This week Chancellor of the Exchequer Philip Hammond revealed that he aims for driverless cars to be on British roads in 2021, with the forthcoming Budget said to be allowing for nationwide road testing of the autonomous vehicles.
2017 saw driverless technology going full steam ahead, with Nissan running its first test on UK roads, robots parking your car at a Paris airport and a glimpse at what the taxi of the future may look like. We have rounded up what's been happening in the world of autonomous vehicles in 2017.
Could this be your future taxi?
Minus steering wheel and pedals, the Smart Vision EQ ForTwo is a fully-autonomous electric vehicle.
Glowing panels on the front and side of the vehicle will allow passengers to identify it as their car once it's been summoned via an app, and a friendly message on the front will indicate who the taxi is for.
Nissan ran its first test of self-driving cars on UK roads
In March this year in busy East London, Nissan tested prototypes of its Leaf model for the first time.
Three Leaf cars were taken on 25-minute round trips from the ExCeL exhibition centre to Beckton. This trip involved a number of challenges, including roundabouts, lane changes, pedestrian crossings and roads where the cars could reach speeds of up to 50mph.
Nissan's aim is to have the model widely available by 2020.
Toyota overcomes random challenges
In September, Toyota Institute of Research demonstrated some pretty impressive results.
The first iterations of Chauffeur and Guardian, two systems which either drive a car completely autonomously or act as an assistant, were unveiled at the beginning of the year.
Watch the video to see the modified Lexus LS 600hL test vehicle dealing with the 'randomness' of everyday life in Chauffeur mode by changing lanes to avoid hay bales dropped in its path.
Audi’s Traffic Jam Pilot
German automobile giant Audi is getting in on the act with its automated driving system called Traffic Jam Pilot. It isn’t a driverless car but it’s a system that means the car can drive itself in congestion.
Using sensors, cameras and laser scanners, the Traffic Jam Pilot can stop or start your car for you in a snarl-up.
BT took a test drive in Dusseldorf and found the system kept the car perfectly in lane in commuter traffic.
However, current laws mean the technology is still illegal to use in most countries.
A robot to park your car at the airport
It's not a driverless car but a robot that moves your car without you in it.
Paris’ Charles de Gaulle Airport is looking after travellers' cars a bit differently. Stanley Robotics, a French start-up, uses an automated garage and parking system that sees drivers park their car in a special bay before autonomous robots collect and place it inside the garage.
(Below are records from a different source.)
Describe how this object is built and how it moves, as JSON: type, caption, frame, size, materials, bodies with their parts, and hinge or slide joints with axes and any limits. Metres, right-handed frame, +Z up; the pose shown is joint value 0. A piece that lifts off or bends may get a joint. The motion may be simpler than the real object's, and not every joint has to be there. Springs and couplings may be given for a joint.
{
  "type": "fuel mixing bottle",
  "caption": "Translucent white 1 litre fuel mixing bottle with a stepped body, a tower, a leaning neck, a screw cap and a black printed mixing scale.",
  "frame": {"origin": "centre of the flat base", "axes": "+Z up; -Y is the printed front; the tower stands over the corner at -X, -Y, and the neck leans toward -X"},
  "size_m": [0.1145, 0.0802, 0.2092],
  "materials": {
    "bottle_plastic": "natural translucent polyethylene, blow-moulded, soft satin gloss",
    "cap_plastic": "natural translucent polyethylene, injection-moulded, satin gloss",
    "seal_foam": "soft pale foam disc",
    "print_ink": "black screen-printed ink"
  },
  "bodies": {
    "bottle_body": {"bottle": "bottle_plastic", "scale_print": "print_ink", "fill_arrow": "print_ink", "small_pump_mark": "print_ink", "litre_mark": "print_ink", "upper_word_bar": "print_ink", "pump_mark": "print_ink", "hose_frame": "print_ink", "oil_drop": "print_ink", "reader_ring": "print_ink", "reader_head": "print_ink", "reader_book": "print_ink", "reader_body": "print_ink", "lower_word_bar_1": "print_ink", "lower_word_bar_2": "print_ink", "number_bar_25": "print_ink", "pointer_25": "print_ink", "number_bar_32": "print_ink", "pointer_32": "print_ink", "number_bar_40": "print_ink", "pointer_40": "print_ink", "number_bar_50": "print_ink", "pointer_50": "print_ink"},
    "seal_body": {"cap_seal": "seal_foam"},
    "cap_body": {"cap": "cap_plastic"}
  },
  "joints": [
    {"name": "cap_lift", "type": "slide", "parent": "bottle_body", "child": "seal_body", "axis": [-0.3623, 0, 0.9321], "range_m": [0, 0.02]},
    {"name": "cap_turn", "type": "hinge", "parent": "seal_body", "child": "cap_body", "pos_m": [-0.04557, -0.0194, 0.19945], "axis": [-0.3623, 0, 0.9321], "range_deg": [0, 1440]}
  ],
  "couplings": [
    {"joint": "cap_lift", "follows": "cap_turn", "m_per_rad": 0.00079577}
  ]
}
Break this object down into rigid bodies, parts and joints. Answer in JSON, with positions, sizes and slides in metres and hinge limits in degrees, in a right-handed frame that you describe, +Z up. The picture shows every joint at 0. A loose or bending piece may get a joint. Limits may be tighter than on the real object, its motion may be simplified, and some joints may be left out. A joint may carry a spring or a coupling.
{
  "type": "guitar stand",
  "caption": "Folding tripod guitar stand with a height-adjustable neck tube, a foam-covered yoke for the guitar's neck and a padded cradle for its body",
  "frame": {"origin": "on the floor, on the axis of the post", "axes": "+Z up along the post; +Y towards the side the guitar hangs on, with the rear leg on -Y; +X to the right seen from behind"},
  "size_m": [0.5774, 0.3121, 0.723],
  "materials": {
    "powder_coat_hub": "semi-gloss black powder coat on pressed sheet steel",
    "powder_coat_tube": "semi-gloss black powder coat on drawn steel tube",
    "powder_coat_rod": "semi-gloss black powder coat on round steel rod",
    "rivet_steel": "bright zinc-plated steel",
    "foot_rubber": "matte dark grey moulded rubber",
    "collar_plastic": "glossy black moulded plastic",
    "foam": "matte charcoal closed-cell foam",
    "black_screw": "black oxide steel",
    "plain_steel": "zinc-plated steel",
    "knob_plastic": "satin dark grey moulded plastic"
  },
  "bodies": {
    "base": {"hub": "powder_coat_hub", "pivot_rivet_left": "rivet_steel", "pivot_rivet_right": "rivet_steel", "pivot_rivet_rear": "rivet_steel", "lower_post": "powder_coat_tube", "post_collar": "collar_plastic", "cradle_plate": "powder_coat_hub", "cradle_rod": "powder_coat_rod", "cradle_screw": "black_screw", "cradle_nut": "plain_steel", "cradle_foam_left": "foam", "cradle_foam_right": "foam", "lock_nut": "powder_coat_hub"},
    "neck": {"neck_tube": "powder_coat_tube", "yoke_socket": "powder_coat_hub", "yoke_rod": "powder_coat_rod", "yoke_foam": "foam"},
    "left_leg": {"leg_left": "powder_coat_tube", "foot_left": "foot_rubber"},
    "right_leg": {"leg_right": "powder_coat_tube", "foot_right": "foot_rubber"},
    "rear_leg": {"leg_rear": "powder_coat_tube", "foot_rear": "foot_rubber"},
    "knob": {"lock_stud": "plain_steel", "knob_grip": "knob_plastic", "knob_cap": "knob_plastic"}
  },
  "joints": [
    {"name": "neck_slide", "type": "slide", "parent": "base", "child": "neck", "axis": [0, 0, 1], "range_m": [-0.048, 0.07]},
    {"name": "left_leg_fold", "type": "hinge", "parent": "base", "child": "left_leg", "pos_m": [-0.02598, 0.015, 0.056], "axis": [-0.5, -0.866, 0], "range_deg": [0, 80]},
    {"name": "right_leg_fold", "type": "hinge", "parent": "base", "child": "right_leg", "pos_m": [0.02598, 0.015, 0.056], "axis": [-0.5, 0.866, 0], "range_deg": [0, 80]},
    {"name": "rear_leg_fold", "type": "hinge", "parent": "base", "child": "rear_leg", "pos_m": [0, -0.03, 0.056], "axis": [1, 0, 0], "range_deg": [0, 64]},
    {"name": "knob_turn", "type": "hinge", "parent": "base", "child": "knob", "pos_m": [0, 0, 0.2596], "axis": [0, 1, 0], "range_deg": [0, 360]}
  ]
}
No more trying to remember where on earth you parked your car after a week lying on the beach!
Babies born in 2017 may not even need to take a driving test
With advances being made in autonomous driving technology, one top car insurer suggested in June that babies born this year will never have to take a driving test.
Amanda Blanc, boss of insurance company Axa UK, told The Telegraph: “Babies born today may never have to take a driving test.”
What are the concerns with driverless cars?
Despite the successes of these trials, there have been some major concerns put forward about driverless cars from increased congestion to the threat of mass hacking.
Just this month, Matthew Channon, an expert on driverless cars from the University of Exeter, said autonomous vehicles could be a target for hackers because of the connectivity they rely on for updates and to read road and weather conditions.
There are also worries that driverless cars could increase congestion on some UK roads, according to a Department of Transport study published in January.
Delays on motorways and major roads during peak periods are expected to rise by 0.9% when one in four cars are automated, researchers found.
There was not a good first day at the office for one particular driverless shuttle in Las Vegas…
The shuttle was involved in a crash on its first day in service when it was hit by a human driver within two hours of being let loose on the roads.